##### Supplied material #####

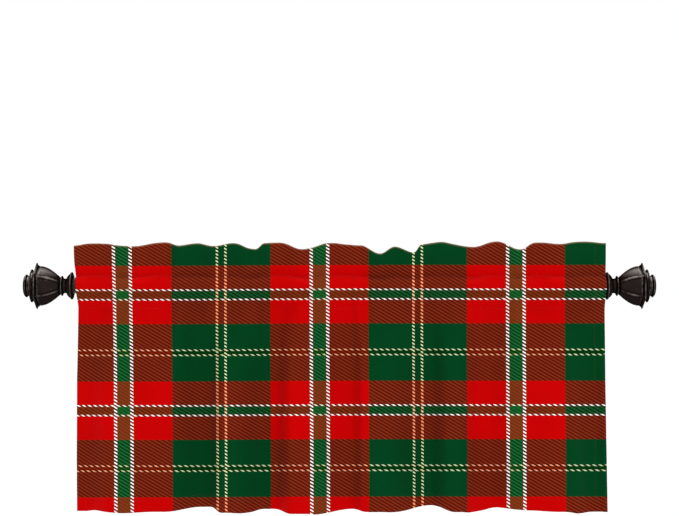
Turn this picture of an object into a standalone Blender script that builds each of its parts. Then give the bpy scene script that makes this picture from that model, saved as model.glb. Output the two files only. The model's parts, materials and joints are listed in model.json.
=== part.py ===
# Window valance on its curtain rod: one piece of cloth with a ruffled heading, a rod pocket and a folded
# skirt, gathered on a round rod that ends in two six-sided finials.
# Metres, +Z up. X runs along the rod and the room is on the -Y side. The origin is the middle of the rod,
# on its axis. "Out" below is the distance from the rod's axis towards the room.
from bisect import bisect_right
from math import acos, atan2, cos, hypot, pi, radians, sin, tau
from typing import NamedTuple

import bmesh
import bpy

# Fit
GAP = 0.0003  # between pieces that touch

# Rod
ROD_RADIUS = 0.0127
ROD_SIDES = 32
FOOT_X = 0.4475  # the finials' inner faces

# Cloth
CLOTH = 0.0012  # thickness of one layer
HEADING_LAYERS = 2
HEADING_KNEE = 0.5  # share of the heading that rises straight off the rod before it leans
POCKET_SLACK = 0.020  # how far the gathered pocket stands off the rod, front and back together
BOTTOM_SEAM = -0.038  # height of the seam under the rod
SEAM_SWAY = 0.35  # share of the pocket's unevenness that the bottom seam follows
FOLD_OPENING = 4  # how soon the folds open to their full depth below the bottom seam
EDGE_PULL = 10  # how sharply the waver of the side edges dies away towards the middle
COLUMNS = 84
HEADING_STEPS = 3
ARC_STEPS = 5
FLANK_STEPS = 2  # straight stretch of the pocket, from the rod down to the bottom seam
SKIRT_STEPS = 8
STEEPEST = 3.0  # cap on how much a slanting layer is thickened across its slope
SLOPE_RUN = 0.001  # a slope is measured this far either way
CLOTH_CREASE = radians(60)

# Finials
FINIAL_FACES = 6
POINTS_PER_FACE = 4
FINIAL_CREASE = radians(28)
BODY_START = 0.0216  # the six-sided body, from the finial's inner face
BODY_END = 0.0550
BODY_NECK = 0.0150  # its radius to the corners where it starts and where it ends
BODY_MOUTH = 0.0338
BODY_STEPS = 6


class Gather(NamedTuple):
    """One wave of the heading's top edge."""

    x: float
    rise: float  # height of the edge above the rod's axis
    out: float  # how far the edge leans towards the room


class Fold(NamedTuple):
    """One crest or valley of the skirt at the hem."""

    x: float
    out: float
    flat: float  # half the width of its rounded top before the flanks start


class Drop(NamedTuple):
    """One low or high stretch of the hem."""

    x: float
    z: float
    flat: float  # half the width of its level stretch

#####

What is being asked: Write down every line of the data exactly as it appears above.

Task result:
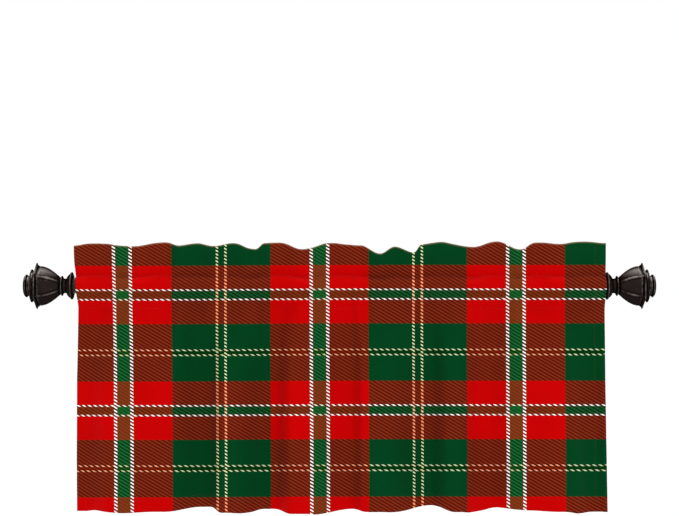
Turn this picture of an object into a standalone Blender script that builds each of its parts. Then give the bpy scene script that makes this picture from that model, saved as model.glb. Output the two files only. The model's parts, materials and joints are listed in model.json.
=== part.py ===
# Window valance on its curtain rod: one piece of cloth with a ruffled heading, a rod pocket and a folded
# skirt, gathered on a round rod that ends in two six-sided finials.
# Metres, +Z up. X runs along the rod and the room is on the -Y side. The origin is the middle of the rod,
# on its axis. "Out" below is the distance from the rod's axis towards the room.
from bisect import bisect_right
from math import acos, atan2, cos, hypot, pi, radians, sin, tau
from typing import NamedTuple

import bmesh
import bpy

# Fit
GAP = 0.0003  # between pieces that touch

# Rod
ROD_RADIUS = 0.0127
ROD_SIDES = 32
FOOT_X = 0.4475  # the finials' inner faces

# Cloth
CLOTH = 0.0012  # thickness of one layer
HEADING_LAYERS = 2
HEADING_KNEE = 0.5  # share of the heading that rises straight off the rod before it leans
POCKET_SLACK = 0.020  # how far the gathered pocket stands off the rod, front and back together
BOTTOM_SEAM = -0.038  # height of the seam under the rod
SEAM_SWAY = 0.35  # share of the pocket's unevenness that the bottom seam follows
FOLD_OPENING = 4  # how soon the folds open to their full depth below the bottom seam
EDGE_PULL = 10  # how sharply the waver of the side edges dies away towards the middle
COLUMNS = 84
HEADING_STEPS = 3
ARC_STEPS = 5
FLANK_STEPS = 2  # straight stretch of the pocket, from the rod down to the bottom seam
SKIRT_STEPS = 8
STEEPEST = 3.0  # cap on how much a slanting layer is thickened across its slope
SLOPE_RUN = 0.001  # a slope is measured this far either way
CLOTH_CREASE = radians(60)

# Finials
FINIAL_FACES = 6
POINTS_PER_FACE = 4
FINIAL_CREASE = radians(28)
BODY_START = 0.0216  # the six-sided body, from the finial's inner face
BODY_END = 0.0550
BODY_NECK = 0.0150  # its radius to the corners where it starts and where it ends
BODY_MOUTH = 0.0338
BODY_STEPS = 6


class Gather(NamedTuple):
    """One wave of the heading's top edge."""

    x: float
    rise: float  # height of the edge above the rod's axis
    out: float  # how far the edge leans towards the room


class Fold(NamedTuple):
    """One crest or valley of the skirt at the hem."""

    x: float
    out: float
    flat: float  # half the width of its rounded top before the flanks start


class Drop(NamedTuple):
    """One low or high stretch of the hem."""

    x: float
    z: float
    flat: float  # half the width of its level stretch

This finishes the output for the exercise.